O apoio psicológico é fundamental
Desde bem novos, todos nós começamos tratamentos psicológicos. A ideia era tratar não só a questão da adoção e todos os sentimentos envolvidos no processo, mas também para ajudar no autoconhecimento e nos dilemas cotidianos. Para minha mãe, que também iniciou um tratamento na época, o processo é essencial não só para os filhos, mas principalmente para os pais. “Quando a pessoa faz a escolha pela adoção, ela carrega a ansiedade e as incertezas do processo. Acho que isso precisa ser administrado para que não se transmita para o filho. No meu caso, como foi do dia para a noite, eu não estava preparada para conduzir essa situação, e o tratamento foi um auxílio”, conta.
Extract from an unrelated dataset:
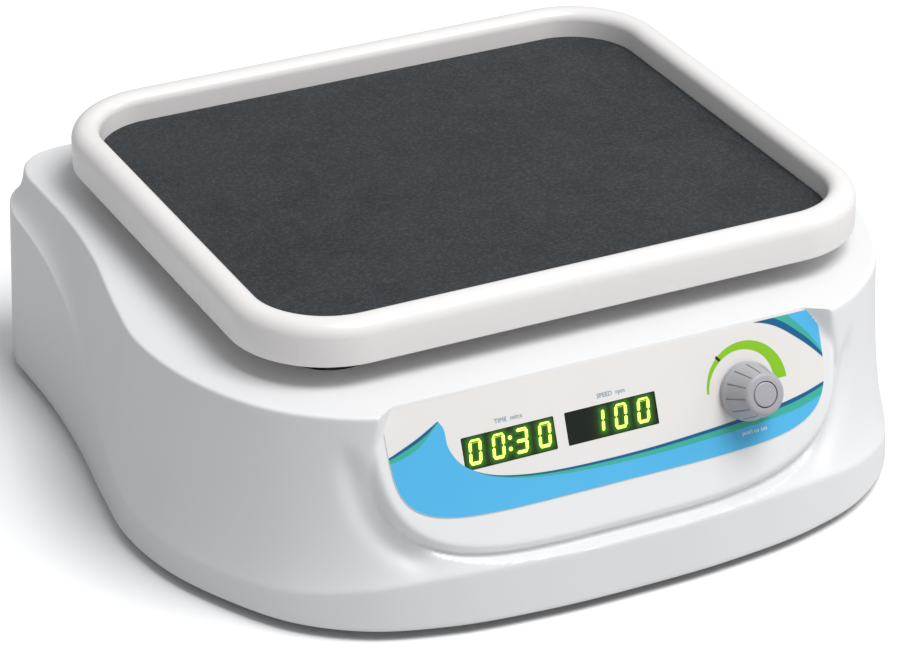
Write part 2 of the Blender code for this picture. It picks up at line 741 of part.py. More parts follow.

Apesar das dificuldades, tudo deu certo
A convivência, em determinados momentos, como em toda família, foi difícil, é verdade, mas mesmo com as diferenças, somos unidos. A criação que minha mãe nos deu, mesmo não sendo perfeita, mas sendo a melhor que ela poderia ter dado, nos fez pessoas que seguem bons caminhos. Carlos Henrique, 27, é sargento do Exército, se casou, e mora em Sete Lagoas. Ele cursa matemática em uma universidade a distância. Eu, com 25 anos, sou formada em Publicidade e Propaganda, e estou no penúltimo período de Jornalismo, além de estagiar na Tribuna. Marcos, 19, concluiu o ensino médio, fez curso técnico de informática e estuda para ingressar na carreira militar. Matheus, 17, está cursando o ensino médio, e ainda pensa sobre a carreira que gostaria de seguir. Minha mãe é só um exemplo, em meio a tantos outros, de pessoas que criaram seus filhos adotivos como biológicos, sem distinção, com o mesmo tanto de amor e carinho, e contornando os mais diversos obstáculos. Por mais que se tenha receio, medos e dúvidas, o fato é que a adoção pode e vai dar certo quando há disponível para a criança tudo o que ela precisa – amor, dedicação, compreensão, educação e exemplo.